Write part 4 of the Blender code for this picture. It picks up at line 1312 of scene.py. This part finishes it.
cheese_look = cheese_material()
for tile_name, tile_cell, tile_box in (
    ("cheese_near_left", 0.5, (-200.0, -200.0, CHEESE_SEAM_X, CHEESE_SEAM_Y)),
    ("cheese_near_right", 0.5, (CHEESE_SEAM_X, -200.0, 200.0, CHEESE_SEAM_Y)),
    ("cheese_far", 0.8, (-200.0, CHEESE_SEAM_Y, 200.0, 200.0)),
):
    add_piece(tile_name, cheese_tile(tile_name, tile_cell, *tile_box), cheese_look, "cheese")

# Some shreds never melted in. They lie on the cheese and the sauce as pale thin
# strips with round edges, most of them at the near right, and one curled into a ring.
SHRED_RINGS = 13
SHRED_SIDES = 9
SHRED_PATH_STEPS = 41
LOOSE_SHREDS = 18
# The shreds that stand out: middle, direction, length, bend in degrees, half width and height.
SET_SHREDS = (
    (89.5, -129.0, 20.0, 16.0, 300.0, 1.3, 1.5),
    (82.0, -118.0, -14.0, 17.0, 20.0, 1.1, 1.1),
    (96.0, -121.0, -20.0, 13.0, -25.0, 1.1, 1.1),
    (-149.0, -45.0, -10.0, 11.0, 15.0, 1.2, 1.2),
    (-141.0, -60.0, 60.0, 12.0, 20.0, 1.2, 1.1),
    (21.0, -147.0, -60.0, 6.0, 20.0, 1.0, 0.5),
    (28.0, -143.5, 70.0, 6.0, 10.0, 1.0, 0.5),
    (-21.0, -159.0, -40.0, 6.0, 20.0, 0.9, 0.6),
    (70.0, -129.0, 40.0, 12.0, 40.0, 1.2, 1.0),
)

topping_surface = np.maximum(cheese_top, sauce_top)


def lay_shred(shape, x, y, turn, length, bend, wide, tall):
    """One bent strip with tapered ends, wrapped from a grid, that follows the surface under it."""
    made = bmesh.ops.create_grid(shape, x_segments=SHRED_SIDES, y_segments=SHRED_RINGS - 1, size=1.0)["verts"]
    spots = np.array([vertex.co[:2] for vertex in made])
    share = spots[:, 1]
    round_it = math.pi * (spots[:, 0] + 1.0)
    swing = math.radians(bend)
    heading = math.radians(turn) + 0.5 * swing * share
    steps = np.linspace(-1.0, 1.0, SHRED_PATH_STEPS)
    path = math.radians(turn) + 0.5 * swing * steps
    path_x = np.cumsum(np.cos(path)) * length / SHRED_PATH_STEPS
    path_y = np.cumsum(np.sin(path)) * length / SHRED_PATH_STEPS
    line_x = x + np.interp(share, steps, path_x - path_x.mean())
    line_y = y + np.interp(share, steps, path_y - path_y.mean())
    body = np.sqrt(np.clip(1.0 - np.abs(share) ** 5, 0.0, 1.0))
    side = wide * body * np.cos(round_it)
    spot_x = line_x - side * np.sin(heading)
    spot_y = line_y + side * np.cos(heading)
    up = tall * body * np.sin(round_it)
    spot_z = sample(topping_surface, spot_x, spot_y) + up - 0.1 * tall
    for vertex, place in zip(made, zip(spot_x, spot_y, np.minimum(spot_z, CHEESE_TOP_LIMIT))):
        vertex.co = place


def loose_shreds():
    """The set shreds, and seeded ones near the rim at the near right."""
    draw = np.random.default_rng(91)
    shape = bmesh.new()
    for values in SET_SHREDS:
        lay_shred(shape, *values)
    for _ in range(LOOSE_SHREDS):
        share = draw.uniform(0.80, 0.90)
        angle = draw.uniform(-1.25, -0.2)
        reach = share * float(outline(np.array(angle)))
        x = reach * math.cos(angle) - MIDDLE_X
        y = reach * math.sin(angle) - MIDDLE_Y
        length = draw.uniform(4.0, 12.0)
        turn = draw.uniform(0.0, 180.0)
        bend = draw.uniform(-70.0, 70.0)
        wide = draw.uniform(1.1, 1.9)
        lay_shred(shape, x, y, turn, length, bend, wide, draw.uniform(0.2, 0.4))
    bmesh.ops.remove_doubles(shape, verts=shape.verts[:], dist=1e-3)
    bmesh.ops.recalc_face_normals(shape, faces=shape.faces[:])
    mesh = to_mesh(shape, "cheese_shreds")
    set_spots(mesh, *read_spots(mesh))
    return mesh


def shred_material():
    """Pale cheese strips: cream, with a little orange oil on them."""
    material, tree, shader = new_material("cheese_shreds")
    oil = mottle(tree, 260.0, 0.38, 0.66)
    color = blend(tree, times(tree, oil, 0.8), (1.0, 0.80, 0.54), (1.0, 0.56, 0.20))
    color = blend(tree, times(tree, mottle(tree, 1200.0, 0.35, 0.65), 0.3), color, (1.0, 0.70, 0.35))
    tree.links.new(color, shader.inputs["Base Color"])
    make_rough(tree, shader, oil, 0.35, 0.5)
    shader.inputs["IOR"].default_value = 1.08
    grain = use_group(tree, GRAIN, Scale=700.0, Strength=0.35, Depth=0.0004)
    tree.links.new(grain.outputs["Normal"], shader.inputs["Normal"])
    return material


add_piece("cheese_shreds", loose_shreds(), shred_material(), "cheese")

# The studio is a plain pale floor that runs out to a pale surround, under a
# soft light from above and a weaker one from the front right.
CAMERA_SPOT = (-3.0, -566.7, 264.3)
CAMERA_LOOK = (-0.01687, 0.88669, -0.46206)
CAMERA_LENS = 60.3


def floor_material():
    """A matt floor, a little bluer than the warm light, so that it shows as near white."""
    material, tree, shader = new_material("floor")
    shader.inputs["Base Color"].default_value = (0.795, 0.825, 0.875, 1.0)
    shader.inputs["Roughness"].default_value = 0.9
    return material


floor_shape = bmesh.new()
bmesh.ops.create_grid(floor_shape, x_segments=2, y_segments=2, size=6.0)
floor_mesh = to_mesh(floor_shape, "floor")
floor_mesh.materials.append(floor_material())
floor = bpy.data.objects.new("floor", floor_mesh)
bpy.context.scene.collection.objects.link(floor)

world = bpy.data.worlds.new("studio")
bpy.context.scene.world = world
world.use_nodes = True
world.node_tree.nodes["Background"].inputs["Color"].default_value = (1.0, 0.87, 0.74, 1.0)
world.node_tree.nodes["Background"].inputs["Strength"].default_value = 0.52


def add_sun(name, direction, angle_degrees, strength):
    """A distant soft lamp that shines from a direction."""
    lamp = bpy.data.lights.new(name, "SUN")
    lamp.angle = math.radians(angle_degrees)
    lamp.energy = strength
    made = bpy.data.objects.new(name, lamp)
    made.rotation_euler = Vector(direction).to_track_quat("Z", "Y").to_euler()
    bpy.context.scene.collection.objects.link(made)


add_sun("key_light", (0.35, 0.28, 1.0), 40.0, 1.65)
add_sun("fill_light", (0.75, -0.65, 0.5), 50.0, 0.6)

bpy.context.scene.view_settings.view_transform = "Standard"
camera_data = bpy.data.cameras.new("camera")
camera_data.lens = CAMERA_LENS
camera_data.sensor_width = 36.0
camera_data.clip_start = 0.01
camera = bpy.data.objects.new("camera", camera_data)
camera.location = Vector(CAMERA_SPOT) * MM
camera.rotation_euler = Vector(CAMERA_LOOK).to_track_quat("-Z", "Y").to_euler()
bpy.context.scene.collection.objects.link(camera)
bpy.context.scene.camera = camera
==================================================
PROBLEM TO WORK ON: Write the whole listing out again. Keep every line exactly as it is.

EXERCISE RESULT:
Write part 4 of the Blender code for this picture. It picks up at line 1312 of scene.py. This part finishes it.
cheese_look = cheese_material()
for tile_name, tile_cell, tile_box in (
    ("cheese_near_left", 0.5, (-200.0, -200.0, CHEESE_SEAM_X, CHEESE_SEAM_Y)),
    ("cheese_near_right", 0.5, (CHEESE_SEAM_X, -200.0, 200.0, CHEESE_SEAM_Y)),
    ("cheese_far", 0.8, (-200.0, CHEESE_SEAM_Y, 200.0, 200.0)),
):
    add_piece(tile_name, cheese_tile(tile_name, tile_cell, *tile_box), cheese_look, "cheese")

# Some shreds never melted in. They lie on the cheese and the sauce as pale thin
# strips with round edges, most of them at the near right, and one curled into a ring.
SHRED_RINGS = 13
SHRED_SIDES = 9
SHRED_PATH_STEPS = 41
LOOSE_SHREDS = 18
# The shreds that stand out: middle, direction, length, bend in degrees, half width and height.
SET_SHREDS = (
    (89.5, -129.0, 20.0, 16.0, 300.0, 1.3, 1.5),
    (82.0, -118.0, -14.0, 17.0, 20.0, 1.1, 1.1),
    (96.0, -121.0, -20.0, 13.0, -25.0, 1.1, 1.1),
    (-149.0, -45.0, -10.0, 11.0, 15.0, 1.2, 1.2),
    (-141.0, -60.0, 60.0, 12.0, 20.0, 1.2, 1.1),
    (21.0, -147.0, -60.0, 6.0, 20.0, 1.0, 0.5),
    (28.0, -143.5, 70.0, 6.0, 10.0, 1.0, 0.5),
    (-21.0, -159.0, -40.0, 6.0, 20.0, 0.9, 0.6),
    (70.0, -129.0, 40.0, 12.0, 40.0, 1.2, 1.0),
)

topping_surface = np.maximum(cheese_top, sauce_top)


def lay_shred(shape, x, y, turn, length, bend, wide, tall):
    """One bent strip with tapered ends, wrapped from a grid, that follows the surface under it."""
    made = bmesh.ops.create_grid(shape, x_segments=SHRED_SIDES, y_segments=SHRED_RINGS - 1, size=1.0)["verts"]
    spots = np.array([vertex.co[:2] for vertex in made])
    share = spots[:, 1]
    round_it = math.pi * (spots[:, 0] + 1.0)
    swing = math.radians(bend)
    heading = math.radians(turn) + 0.5 * swing * share
    steps = np.linspace(-1.0, 1.0, SHRED_PATH_STEPS)
    path = math.radians(turn) + 0.5 * swing * steps
    path_x = np.cumsum(np.cos(path)) * length / SHRED_PATH_STEPS
    path_y = np.cumsum(np.sin(path)) * length / SHRED_PATH_STEPS
    line_x = x + np.interp(share, steps, path_x - path_x.mean())
    line_y = y + np.interp(share, steps, path_y - path_y.mean())
    body = np.sqrt(np.clip(1.0 - np.abs(share) ** 5, 0.0, 1.0))
    side = wide * body * np.cos(round_it)
    spot_x = line_x - side * np.sin(heading)
    spot_y = line_y + side * np.cos(heading)
    up = tall * body * np.sin(round_it)
    spot_z = sample(topping_surface, spot_x, spot_y) + up - 0.1 * tall
    for vertex, place in zip(made, zip(spot_x, spot_y, np.minimum(spot_z, CHEESE_TOP_LIMIT))):
        vertex.co = place


def loose_shreds():
    """The set shreds, and seeded ones near the rim at the near right."""
    draw = np.random.default_rng(91)
    shape = bmesh.new()
    for values in SET_SHREDS:
        lay_shred(shape, *values)
    for _ in range(LOOSE_SHREDS):
        share = draw.uniform(0.80, 0.90)
        angle = draw.uniform(-1.25, -0.2)
        reach = share * float(outline(np.array(angle)))
        x = reach * math.cos(angle) - MIDDLE_X
        y = reach * math.sin(angle) - MIDDLE_Y
        length = draw.uniform(4.0, 12.0)
        turn = draw.uniform(0.0, 180.0)
        bend = draw.uniform(-70.0, 70.0)
        wide = draw.uniform(1.1, 1.9)
        lay_shred(shape, x, y, turn, length, bend, wide, draw.uniform(0.2, 0.4))
    bmesh.ops.remove_doubles(shape, verts=shape.verts[:], dist=1e-3)
    bmesh.ops.recalc_face_normals(shape, faces=shape.faces[:])
    mesh = to_mesh(shape, "cheese_shreds")
    set_spots(mesh, *read_spots(mesh))
    return mesh


def shred_material():
    """Pale cheese strips: cream, with a little orange oil on them."""
    material, tree, shader = new_material("cheese_shreds")
    oil = mottle(tree, 260.0, 0.38, 0.66)
    color = blend(tree, times(tree, oil, 0.8), (1.0, 0.80, 0.54), (1.0, 0.56, 0.20))
    color = blend(tree, times(tree, mottle(tree, 1200.0, 0.35, 0.65), 0.3), color, (1.0, 0.70, 0.35))
    tree.links.new(color, shader.inputs["Base Color"])
    make_rough(tree, shader, oil, 0.35, 0.5)
    shader.inputs["IOR"].default_value = 1.08
    grain = use_group(tree, GRAIN, Scale=700.0, Strength=0.35, Depth=0.0004)
    tree.links.new(grain.outputs["Normal"], shader.inputs["Normal"])
    return material


add_piece("cheese_shreds", loose_shreds(), shred_material(), "cheese")

# The studio is a plain pale floor that runs out to a pale surround, under a
# soft light from above and a weaker one from the front right.
CAMERA_SPOT = (-3.0, -566.7, 264.3)
CAMERA_LOOK = (-0.01687, 0.88669, -0.46206)
CAMERA_LENS = 60.3


def floor_material():
    """A matt floor, a little bluer than the warm light, so that it shows as near white."""
    material, tree, shader = new_material("floor")
    shader.inputs["Base Color"].default_value = (0.795, 0.825, 0.875, 1.0)
    shader.inputs["Roughness"].default_value = 0.9
    return material


floor_shape = bmesh.new()
bmesh.ops.create_grid(floor_shape, x_segments=2, y_segments=2, size=6.0)
floor_mesh = to_mesh(floor_shape, "floor")
floor_mesh.materials.append(floor_material())
floor = bpy.data.objects.new("floor", floor_mesh)
bpy.context.scene.collection.objects.link(floor)

world = bpy.data.worlds.new("studio")
bpy.context.scene.world = world
world.use_nodes = True
world.node_tree.nodes["Background"].inputs["Color"].default_value = (1.0, 0.87, 0.74, 1.0)
world.node_tree.nodes["Background"].inputs["Strength"].default_value = 0.52


def add_sun(name, direction, angle_degrees, strength):
    """A distant soft lamp that shines from a direction."""
    lamp = bpy.data.lights.new(name, "SUN")
    lamp.angle = math.radians(angle_degrees)
    lamp.energy = strength
    made = bpy.data.objects.new(name, lamp)
    made.rotation_euler = Vector(direction).to_track_quat("Z", "Y").to_euler()
    bpy.context.scene.collection.objects.link(made)


add_sun("key_light", (0.35, 0.28, 1.0), 40.0, 1.65)
add_sun("fill_light", (0.75, -0.65, 0.5), 50.0, 0.6)

bpy.context.scene.view_settings.view_transform = "Standard"
camera_data = bpy.data.cameras.new("camera")
camera_data.lens = CAMERA_LENS
camera_data.sensor_width = 36.0
camera_data.clip_start = 0.01
camera = bpy.data.objects.new("camera", camera_data)
camera.location = Vector(CAMERA_SPOT) * MM
camera.rotation_euler = Vector(CAMERA_LOOK).to_track_quat("-Z", "Y").to_euler()
bpy.context.scene.collection.objects.link(camera)
bpy.context.scene.camera = camera